Each of that levels can be assigned with different permissions. That permissions are

  • r like „read“ to read
  • w like „write“ to write
  • x like „execute“ to execute a file (for folders x means, the folder can be opened.)

With "ls -l" you can see the content of a Linux-folder. On the left side, you see the file-permissions, eg. "rwxrw-r--". You have to read them from the left to the right. The owner is "rwx", the group "rw-" and the others "r--". If at first place is a "d", then it is a directory.

Those permissions can be (octal-) numbers, too. At this case, every digit is for a permission-level. The first for the owner, the second for the group and the third for others.

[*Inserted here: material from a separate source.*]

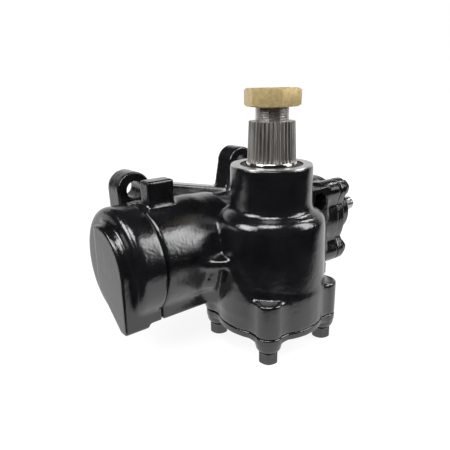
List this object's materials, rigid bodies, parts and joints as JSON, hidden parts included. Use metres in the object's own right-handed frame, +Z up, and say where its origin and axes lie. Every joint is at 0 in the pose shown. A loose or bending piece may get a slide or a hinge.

The digit comes from the approved permissions:

  • r = 4
  • w = 2
  • x = 1

The given permissions just be summed.

Example: If the owner should be able to read, write and execute a file, so you have to add up 4 + 2 + 1 which makes 7. If the group may only read and execute the file, you hav to add up 4 + 1 whis is 5. The others do have no permissions to that file, so it is 0. In this example the permissions are now 750. To set those permissions to a file in linux, use the command chmod.

It results in this structure:

Read Write Execute Read, Write Read, Execute Read, Write, Execute
rwx notation r-- -w- --x rw- r-x rwx
Octal-Numbers 4 2 1 4+2=6 4+1=5 4+2+1=7

Special Rights

There is often also a fourth digit on first place of the number. It sets the attributes "set user ID", "Set group ID" and "sticky".

This attributes are available

  • 4 as the "SUID" (also called "Set User ID" or "Setuid")
  • 2 as the "SGID" (also called"Set Group ID" or "Setgid")
  • 1 as the "Sticky-Bit" (also called "t-Bit")

In Samba, this digit is often 0. The command "man chmod" tells you more about attributes.

With the commands "chown" and "chgrp" you can make owner and groups angry. More about that will tell your the corresponding man-entries.

You can change the permissions with a command-line tool like Telnet.